Dyniowe muffinki bez cukru, jajek, mąki pszennej i mleka
Idę sobie ostatnio ryneczkiem i tu na straganie w dzień targowy piękna dynia się do mnie uśmiecha no i trzeba było kupić. I powstał kolejny przepis na dyniowe ciasto. Tym razem muffinki bez cukru ale słodkie, mocno mokre.
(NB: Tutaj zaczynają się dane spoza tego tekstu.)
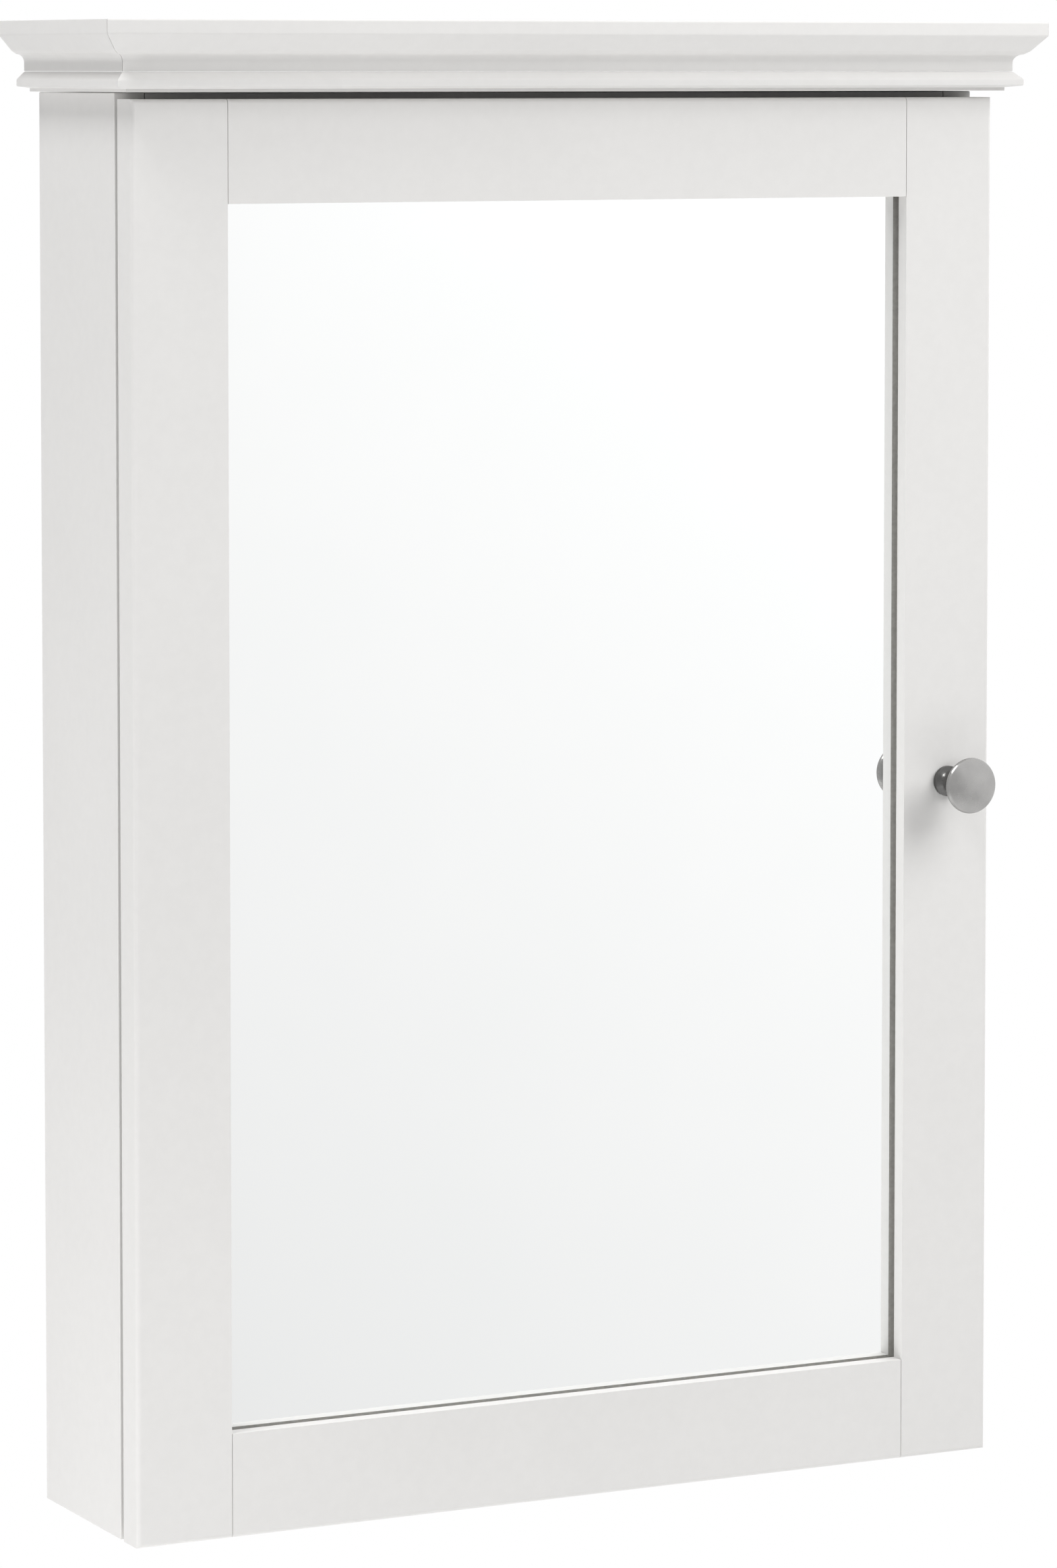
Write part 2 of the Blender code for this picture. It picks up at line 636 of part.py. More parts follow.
# ---------------------------------------------------------------------------
# Concealed hinges
# ---------------------------------------------------------------------------
def screw_profile(head_r, head_h, shank_r, length, point):
    """A pan-head screw, its head standing on height 0 and its shank going down."""
    return [(0.0, head_h), (head_r * 0.57, head_h * 0.96), (head_r, head_h * 0.25),
            (head_r, 0.0), (shank_r, 0.0), (shank_r, -length), (0.0, -length - point)]


def plan(point, z=0.0):
    """World place of a point given in from the left face and back from the front."""
    return Vector((point[0] - HALF_W, point[1] - CASE_D, z))


def strip_outline(points, half_width, end_steps=8):
    """Outline of a strip along a bent centre line, with round ends, from plan points."""
    points = [Vector(p) for p in points]
    first, last = points[0], points[-1]
    centre = [first]
    for previous, bend, following in zip(points, points[1:], points[2:]):
        before = bend + (previous - bend).normalized() * BEND_EASE
        after = bend + (following - bend).normalized() * BEND_EASE
        for i in range(5):
            t = i / 4
            centre.append(before * (1 - t) ** 2 + bend * 2 * t * (1 - t) + after * t ** 2)
    centre.append(last)
    sides = ([], [])
    for i, point in enumerate(centre):
        ahead = centre[min(i + 1, len(centre) - 1)] - centre[max(i - 1, 0)]
        normal = Vector((-ahead.y, ahead.x)).normalized() * half_width
        sides[0].append(point + normal)
        sides[1].append(point - normal)
    start = math.degrees(math.atan2(*(sides[1][0] - first).yx))
    end = math.degrees(math.atan2(*(sides[0][-1] - last).yx))
    cap_start = arc(first, half_width, start, start - 180, end_steps)[1:-1]
    cap_end = arc(last, half_width, end, end - 180, end_steps)[1:-1]
    outline = [tuple(p) for p in sides[0]] + cap_end + [tuple(p) for p in reversed(sides[1])]
    return outline + cap_start


def plan_mesh(name, outline, low, high):
    """An outline given in plan, extruded from height low to height high."""
    mesh = outline_mesh(name, outline, high - low)
    mesh.transform(Matrix.Translation((-HALF_W, -CASE_D, (low + high) / 2)))
    return mesh


def upright(point, radius, low, high):
    """A rod along Z at a plan point."""
    return (plan(point, low), (0, 0, 1), radius, high - low)


def build_outer_link(level, z, carrier):
    """Two bent blades joined by a sleeve round the arm's outer pivot.

    At the cup's outer pivot each blade ends in its own eye, so that the inner link
    can pass between the two.
    """
    name = "outer_link_" + level
    outline = strip_outline((ARM_OUTER, *OUTER_BENDS, CUP_OUTER), OUTER_HALF_W)
    near, far = OUTER_LINK_Z
    mesh = plan_mesh(name, outline, near, far)
    mesh.transform(Matrix.Translation((0, 0, z)) @ Matrix.Translation(-carrier.location))
    link = add_part(name, mesh, STEEL, carrier.location, carrier, smooth=True)
    below = add_tool("blade_" + name, plan_mesh("blade_" + name, outline, z - far, z - near))
    inner_face = near - EYE_PROUD
    outer_face = far + EYE_PROUD
    rings = add_tool("rings_" + name, rods_mesh("rings_" + name, [
        upright(ARM_OUTER, OUTER_EYE_R, z - outer_face, z + outer_face),
        upright(CUP_OUTER, OUTER_EYE_R, z - outer_face, z - inner_face),
        upright(CUP_OUTER, OUTER_EYE_R, z + inner_face, z + outer_face)]))
    bores = add_tool("bores_" + name, rods_mesh("bores_" + name, [
        upright(p, EYE_BORE_R, z - 2 * far, z + 2 * far) for p in (ARM_OUTER, CUP_OUTER)], 16))
    combine(link, rings, "UNION")
    combine(link, below, "UNION")
    combine(link, bores)


def build_inner_link(level, z, carrier):
    """One bent blade with an eye on the arm's pivot and a cradle for the cup's pivot.

    The cradle is open on its front side: the cup's pivot leaves it by up to 3 mm in
    the middle of the swing and is seated in it at both ends of the swing.
    """
    name = "inner_link_" + level
    outline = strip_outline((ARM_INNER, *INNER_BENDS, CUP_INNER), INNER_HALF_W)
    half = INNER_LINK_Z
    mesh = plan_mesh(name, outline, -half, half)
    mesh.transform(Matrix.Translation((0, 0, z)) @ Matrix.Translation(-carrier.location))
    link = add_part(name, mesh, STEEL, carrier.location, carrier, smooth=True)
    face = half + EYE_PROUD
    eyes = add_tool("eyes_" + name, rods_mesh("eyes_" + name, [
        upright(p, INNER_EYE_R, z - face, z + face) for p in (ARM_INNER, CUP_INNER)]))
    bores = add_tool("bores_" + name, rods_mesh("bores_" + name, [
        upright(p, EYE_BORE_R, z - 2 * half, z + 2 * half) for p in (ARM_INNER, CUP_INNER)], 16))
    along = Vector(CUP_INNER) - Vector(ARM_INNER)
    turn = math.atan2(along.y, along.x)
    mouth = add_tool("mouth_" + name, block_mesh("mouth_" + name, (*MOUTH_SIZE, 4 * half)))
    offset = Vector((MOUTH_SIZE[0] / 2 - MOUTH_BACK, MOUTH_SIZE[1] / 2 - MOUTH_SINK))
    offset.rotate(Matrix.Rotation(turn, 2))
    mouth.location = plan(Vector(CUP_INNER) + offset, z)
    mouth.rotation_euler = (0, 0, turn)
    combine(link, eyes, "UNION")
    combine(link, bores)
    combine(link, mouth)


def flange_outline(steps=96):
    """The cup's round flange with a round tab over each cup screw, about its centre."""
    tab = Vector((CUP_SCREW_X - CUP_EDGE, CUP_SCREW_Z))
    outline = []
    for i in range(steps):
        angle = 2 * math.pi * i / steps
        out = Vector((math.cos(angle), math.sin(angle)))
        reach = FLANGE_R
        for centre in (tab, Vector((tab.x, -tab.y))):
            near = centre.dot(out)
            aside = centre.length_squared - near ** 2
            if near > 0 and aside < TAB_R ** 2:
                reach = max(reach, near + math.sqrt(TAB_R ** 2 - aside))
        outline.append(tuple(out * reach))
    return outline


def build_cup(level, z, carrier):
    """The cup with its flange, its pocket, and the two pivots across the pocket."""
    name = "hinge_cup_" + level
    centre = Vector((-HALF_W + CUP_EDGE, DOOR_BACK, z))
    flange = outline_mesh(name, flange_outline(), FLANGE_T)
    flange.transform(Matrix.Rotation(math.radians(90), 4, "X"))
    flange_y = CLEAR + FLANGE_T / 2
    flange.transform(Matrix.Translation(centre + Vector((0, flange_y, 0)) - carrier.location))
    cup = add_part(name, flange, STEEL, carrier.location, carrier, smooth=True)
    bowl = add_tool("bowl_" + name, rods_mesh("bowl_" + name, [
        (centre + Vector((0, CLEAR + FLANGE_T / 2, 0)), (0, -1, 0), CUP_R,
         CUP_DEPTH + CLEAR + FLANGE_T / 2)], 48))
    pocket = block_tool("pocket_" + name,
                        centre + Vector((-POCKET_HALF, -CUP_DEPTH + CUP_FLOOR, -POCKET_Z)),
                        centre + Vector((POCKET_HALF, POCKET_OPEN, POCKET_Z)))
    ears = add_tool("ears_" + name, rods_mesh("ears_" + name, [
        upright(CUP_OUTER, EAR_R, z + near, z + far)
        for near, far in ((-CHEEK_Z, -ARM_Z[0]), (ARM_Z[0], CHEEK_Z))]))
    pivots = add_tool("pivots_" + name, rods_mesh("pivots_" + name, [
        upright(p, PIVOT_R, z - CHEEK_Z + CLEAR, z + CHEEK_Z - CLEAR)
        for p in (CUP_OUTER, CUP_INNER)], 16))
    holes = add_tool("holes_" + name, rods_mesh("holes_" + name, [
        ((-HALF_W + CUP_SCREW_X, DOOR_BACK - PAST, z + dz), (0, 1, 0), PILOT_R, 3 * PAST)
        for dz in (-CUP_SCREW_Z, CUP_SCREW_Z)], 12))
    combine(cup, bowl, "UNION")
    combine(cup, pocket)
    combine(cup, ears, "UNION")
    combine(cup, pivots, "UNION")
    combine(cup, holes)

    for side, dz in (("upper", CUP_SCREW_Z), ("lower", -CUP_SCREW_Z)):
        place = Vector((-HALF_W + CUP_SCREW_X, DOOR_BACK + 2 * CLEAR + FLANGE_T, z + dz))
        turned_part(f"cup_screw_{level}_{side}", screw_profile(*CUP_SCREW), STEEL, place,
                    TOWARDS_WALL, carrier, 16)


def build_arm(level, z):
    """The channel-shaped arm over its mounting plate, with both fixed pivots."""
    name = "hinge_arm_" + level
    nose_x = ARM_INNER[0]
    outline = arc(ARM_INNER, ARM_NOSE_R, 180, 360, 8)
    outline += [(nose_x + ARM_NOSE_R, 0.0030), (ARM_WEB_OUT, 0.0120), (ARM_WEB_OUT, 0.0290),
                (ARM_TAIL_OUT, 0.0410), (ARM_TAIL_OUT, ARM_TAIL_END),
                (ARM_TAIL_IN, ARM_TAIL_END), (ARM_TAIL_IN, 0.0290), (0.0260, 0.0160),
                (nose_x - ARM_NOSE_R, 0.0050)]
    arm = add_part(name, plan_mesh(name, outline, z - ARM_Z[1], z + ARM_Z[1]), STEEL)
    web_in = ARM_WEB_OUT - ARM_WALL
    tail_in = ARM_TAIL_OUT - ARM_WALL
    web_start = ARM_OUTER[1] + 0.0040
    hollow_outline = [(0.0050, -0.0200), (0.0500, -0.0200), (0.0500, web_start),
                      (web_in, web_start), (web_in, 0.0286), (tail_in, 0.0406),
                      (tail_in, 0.0800), (0.0050, 0.0800)]
    hollow = add_tool("hollow_" + name, plan_mesh("hollow_" + name, hollow_outline,
                                                  z - ARM_Z[0], z + ARM_Z[0]))
    pivot_end = ARM_Z[1] + 2 * EYE_PROUD
    pivots = add_tool("pivots_" + name, rods_mesh("pivots_" + name, [
        upright(p, PIVOT_R, z - pivot_end, z + pivot_end) for p in (ARM_OUTER, ARM_INNER)], 16))
    slot = add_tool("slot_" + name, rods_mesh("slot_" + name, [
        (plan((ARM_TAIL_OUT - 2 * PAST, ARM_SCREW_Y), z), (1, 0, 0), ARM_SLOT_R, 4 * PAST)], 16))
    combine(arm, hollow)
    combine(arm, pivots, "UNION")
    combine(arm, slot)

    boss_top = tail_in - CLEAR
    base_low = PANEL + CLEAR
    base_top = base_low + PLATE_T
    wing_y = PLATE_SCREW_Y
    plate_name = "hinge_plate_" + level
    wing_low = plan((base_low, wing_y - PLATE_WING[0]), z - PLATE_WING[1])
    wing_high = plan((base_top, wing_y + PLATE_WING[0]), z + PLATE_WING[1])
    corners = [(0, -1, -1), (0, -1, 1), (0, 1, -1), (0, 1, 1)]
    plate = add_block(plate_name, wing_low, wing_high, STEEL, [(corners, PLATE_CORNER, 3)])
    spine = block_tool("spine_" + plate_name,
                       plan((base_low, wing_y - PLATE_SPINE[0]), z - PLATE_SPINE[1]),
                       plan((base_top + 0.0004, PLATE_SPINE_END), z + PLATE_SPINE[1]))
    boss = block_tool("boss_" + plate_name,
                      plan((base_top - 0.0005, PLATE_BOSS[0]), z - PLATE_BOSS_HALF),
                      plan((boss_top, PLATE_BOSS[1]), z + PLATE_BOSS_HALF))
    screw_holes = add_tool("holes_" + plate_name, rods_mesh("holes_" + plate_name, [
        (plan((base_low - PAST, wing_y), z + dz), (1, 0, 0), PILOT_R, 3 * PAST)
        for dz in (-PLATE_SCREW_Z, PLATE_SCREW_Z)] + [
        (plan((boss_top - 0.0100, ARM_SCREW_Y), z), (1, 0, 0), 0.0022, 0.0120)], 12))
    combine(plate, spine, "UNION")
    combine(plate, boss, "UNION")
    combine(plate, screw_holes)

    for side, dz in (("upper", PLATE_SCREW_Z), ("lower", -PLATE_SCREW_Z)):
        place = plan((base_top + CLEAR, wing_y), z + dz)
        turned_part(f"plate_screw_{level}_{side}", screw_profile(*PLATE_SCREW), STEEL, place,
                    ALONG_X, None, 16)
    turned_part("arm_screw_" + level, screw_profile(*ARM_SCREW), STEEL,
                plan((ARM_TAIL_OUT + CLEAR, ARM_SCREW_Y), z), ALONG_X, None, 16)


def build_hinges(outer_carrier, inner_carrier, door_carrier):
    for level, z in HINGES.items():
        build_arm(level, z)
        build_outer_link(level, z, outer_carrier)
        build_inner_link(level, z, inner_carrier)
        build_cup(level, z, door_carrier)


def build():
    outer_axis = add_carrier("outer_links_axis", plan(ARM_OUTER, DOOR_MID))
    inner_axis = add_carrier("inner_links_axis", plan(ARM_INNER, DOOR_MID))
    door_axis = add_carrier("door_axis", plan(CUP_OUTER, DOOR_MID))
    build_carcass()
    build_shelves()
    build_crown()
    build_door(door_axis)
    build_bumpers()
    build_hinges(outer_axis, inner_axis, door_axis)


build()
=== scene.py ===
"""Studio scene of the hanging wall cabinet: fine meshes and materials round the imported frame.

Metres, +Z up.  The wall is the plane Y = 0 and the door faces -Y.
"""
import json
import math

import bmesh
import bpy
from mathutils import Matrix, Vector


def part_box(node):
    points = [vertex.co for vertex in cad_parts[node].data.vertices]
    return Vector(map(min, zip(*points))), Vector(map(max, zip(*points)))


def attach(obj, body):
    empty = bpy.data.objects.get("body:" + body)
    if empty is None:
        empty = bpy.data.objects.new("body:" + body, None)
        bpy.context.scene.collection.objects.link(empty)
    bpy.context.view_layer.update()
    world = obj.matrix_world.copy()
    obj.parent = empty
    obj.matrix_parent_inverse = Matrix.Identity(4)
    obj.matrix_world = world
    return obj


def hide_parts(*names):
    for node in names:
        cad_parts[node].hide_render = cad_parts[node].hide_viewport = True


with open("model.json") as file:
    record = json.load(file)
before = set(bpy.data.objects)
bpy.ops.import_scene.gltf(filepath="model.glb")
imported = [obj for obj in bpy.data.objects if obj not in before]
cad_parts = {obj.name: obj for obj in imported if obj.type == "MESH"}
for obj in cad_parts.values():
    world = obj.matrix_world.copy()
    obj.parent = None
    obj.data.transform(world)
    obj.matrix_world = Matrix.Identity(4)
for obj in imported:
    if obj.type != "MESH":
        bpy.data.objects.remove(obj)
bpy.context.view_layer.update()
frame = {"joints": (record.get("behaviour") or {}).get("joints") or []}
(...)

Jako że mojego alergika boli ostatnio często brzuch to ograniczamy cukier więc dosłodzone są muffinki domowym syropem daktylowym.
Składniki suche
1 szklanka wiórków kokosowych
1/2 szl. mąki owsianej
1/2 szkl. mąki ryżowej
Płaska łyżeczka sody
1/2 łyżeczki proszku do pieczenia bezglutenowego
1 łyżka przyprawy do piernika
Składniki mokre
3/4 szkl. mleka roślinnego u nas kokosowe
Mniejszą połowę szklanki oleju
Dodatkowo
15 daktyli
Szklanka dyni
Daktyle namaczamy we wrzątku na conajmniej 2h, następnie blendujemy na gładką masę.
Dynie ścieramy na tarce na drobnych oczkach.
Wiórki kokosowe mielimy w młynku do kawy.
Składniki suche mieszamy w jednej misce dokładamy dynię i lekko mieszamy.
Składniki mokre łącznie z syropem daktylowym mieszamy w miseczce i dodajemy do suchych składników. Mieszamy tylko do połączenia się składników. Blachę do muffinek wykładamy papilotkami i nakładamy ciasto.
Pieczemy w piekarniku nagrzanym do temp. 170 st z termoobiegiem około 20 min do suchego patyczka.